Given the growing demand from commercial vehicle enforcement agencies, he says, this outlook, when coupled with the power of AI will deliver innovative solutions to improve truck safety. “These will continue to align with IRD’s mission to champion safer and more efficient roadways worldwide. The combination of machine learning, deep neural networks and computer vision provides opportunities to address in new ways an increasing range of functions that are a part of commercial vehicle operations.”

The International Society for Weigh in Motion (ISWiM) represents researchers, vendors and end-users of WiM technology, both infrastructure- and vehicle-based. In November it held a conference in Brisbane, Australia, with the International Forum for Heavy Vehicle Transport & Technology. The HVTT Forum promotes and supports development of road freight transport technology, safety and policy and facilitates information exchange between researchers, policy makers, regulators, road agencies and the transport industry.

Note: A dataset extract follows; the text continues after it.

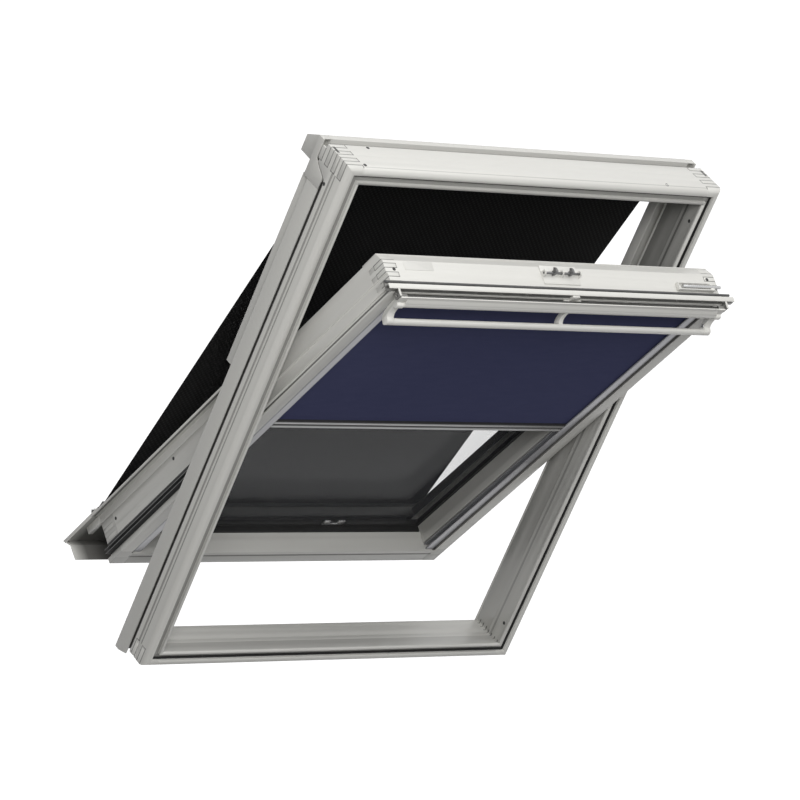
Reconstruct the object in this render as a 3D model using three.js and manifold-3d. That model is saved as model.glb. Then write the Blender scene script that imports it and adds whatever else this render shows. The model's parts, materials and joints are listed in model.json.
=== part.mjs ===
// Centre-pivot roof window with an outside awning blind and an inside blackout blind.
// Millimetres. X runs across the window, seen from the room, Y points outdoors and Z runs up the slope.
// The origin is at the middle of the underside of the frame's sill. The sash is shown part open.
import * as THREE from "three";
import { mergeVertices } from "three/addons/utils/BufferGeometryUtils.js";
import Module from "manifold-3d";

const wasm = await Module();
wasm.setup();

// Outer frame
const frameWidth = 780;
const frameHeight = 978;
const frameDepth = 80;
const headStand = 5.5;
const headDepth = frameDepth + headStand;
const memberWidth = 31;
const noseWidth = 9;
const noseRise = 12;
const frontStrip = 14;
const grooveWidth = 11.4;
const grooveDepth = 7;
const lipRound = 2;
const lipDepth = 6;
const innerStep = 2;
const outerStep = 3.5;
const stepDepth = 41;
const sillFall = 4;
const fineGroove = 1.2;
const wideGroove = 2;
const fineGrooveFirst = 24.5;
const fineGrooveSecond = 32.5;
const coverStart = 52.5;
const coverGapWidth = 7;
const coverGapDepth = 6;
const coverRecess = 2.3;
const headBandWidth = 10.5;
const headBandStart = frameDepth - headBandWidth;
const headBandDepth = 8;
const overrun = 6;
const sealGap = 0.6;
const sealWidth = 3;
const sealThickness = 3;

// Finger joints of the corners
const frameFingers = 8;
const jointGap = 0.4;
const sashFingerStart = 21;
const sashFingers = 5;
const sashFingerDepth = 8;
const sashFingerLength = 24;

// Frame covers
const sheet = 2;
const sideCoverStand = 4.5;
const sideCoverDepth = frameDepth + sideCoverStand;
const sideCoverLeg = 4.2;
const sideCoverDrop = 18;
const sideCoverSlant = 10;
const upperCoverStand = 20.5;
const upperCoverDepth = sideCoverDepth + upperCoverStand;
const upperCoverGap = 0.4;
const upperCoverEdge = 5;
const cornerHeight = 73;
const cornerRise = 17;
const cornerSweep = 24;
const cornerEdgeStand = 3;
const cornerEdge = frameDepth + cornerEdgeStand;
const cornerStand = 17;
const cornerDepth = frameDepth + cornerStand;

// Turning of the sash
const pivotStand = 8;
const pivotDepth = frameDepth + pivotStand;
const pivotAboveMiddle = 46;
const restAngle = 25.44;
const closedDepth = 4;
const closedBelowMiddle = 7.5;

// Sash, with its own origin in the middle of its front plane
const sashSideGap = 45;
const sashEndGap = 46;
const sashSetBack = 6;
const sashDepth = frameDepth - sashSetBack;
const stileWidth = 39;
const sashHeadWidth = 39;
const sashSillWidth = 31;
const flangeReach = 4.5;
const flangeDepth = 9.5;
const flangeThin = 2.5;
const upperGrooveEnd = 13;
const sideGrooveStart = 13.7;
const sideGrooveEnd = 35;
const sideGrooveDepth = 2.5;
const channelPocket = 21;
const channelPocketDepth = 16;
const beadStart = 30;
const beadStep = 1.5;
const rebateBack = 24;
const rebateDepth = sashDepth - rebateBack;
const rebateWidth = 26;
const rebateWall = 11.7;
const headPlate = 5;
const headPocketDepth = 30;
const headSlopeStart = 58;
const headSlopeFall = 10;
const sillLineDrop = 20;
const sillLineSize = 1.5;
const sillSealWidth = 12;
const sillSealStart = rebateDepth - sillSealWidth;
const sillSealHeight = 2;
const turnedGap = 0.3;

// Glass
const glassMargin = 2;
const gasketThickness = 2.7;
const gasketShow = 4;
const paneThickness = 4;
const spacerThickness = 12;
const spacerWidth = 10;

// Sash covers and gaskets
const coverPlateStand = 14;
const coverPlateStart = sashDepth + coverPlateStand;
const coverOverhang = 17;
const coverLipDepth = 2;
const coverBelowPivot = 9.5;
const coverGlassHold = 6;
const bottomCoverHold = 27;
const bottomCoverReach = 96;
const bottomFoldReach = 80;
const bottomBackReach = 78;
const bottomFoldIn = 15.3;
const bottomBackIn = 44.3;
const coverTopShow = 10;
const footClear = 1;
const footReach = 43;
const footWidth = 8;
const gasketReach = 10;
const gasketBase = 2;
const gasketFin = 2.2;
const gasketFirstFin = 16;
const gasketSecondFin = 22.8;
const gasketBelowPivot = 23.5;
const lipRise = 12;
const lipSheet = 2;
const lipFront = 8.5;
const lipWeb = 2;
const lipBasePlate = 1.2;
const lipFoot = 18.5;
const lipFootHeight = 2.7;
const lipOverhang = 14;
const headGasketWidth = 4.5;
const headGasketHeight = 3;
const ventHeight = 7;
const ventStart = 0.5;
const ventEnd = 2;
const ventSlotPitch = 50;
const ventBar = 6;
const ventSlotLow = 2;
const ventSlotHigh = 5.6;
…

Andy Lees, Q-Free independent consultant on WiM and information officer for ISWiM, was at the event and points to another trend which is opening up. “The improvement in vehicle classification for WiM has long been a goal and the recent introduction of loop profiling is starting to make inroads into this issue,” he says. “In fact, a paper was presented at the recent Technology Convergence conference in Brisbane on this very topic,” says Lees.

But it is the newest of technologies which will really start to make this sing. “The application of artificial intelligence is now enhancing this process by using neural networks to help improve the complex algorithms used to determine vehicle types,” says Lees. “The advantages of adopting machine learning techniques for this process are numerous and varied. The end user is provided with enhanced identification and categorisation methods which would otherwise be unobtainable, such as electric vehicle identification, vehicles with raised axles, low platform versus box trailers versus tanker trailers to name but a few.”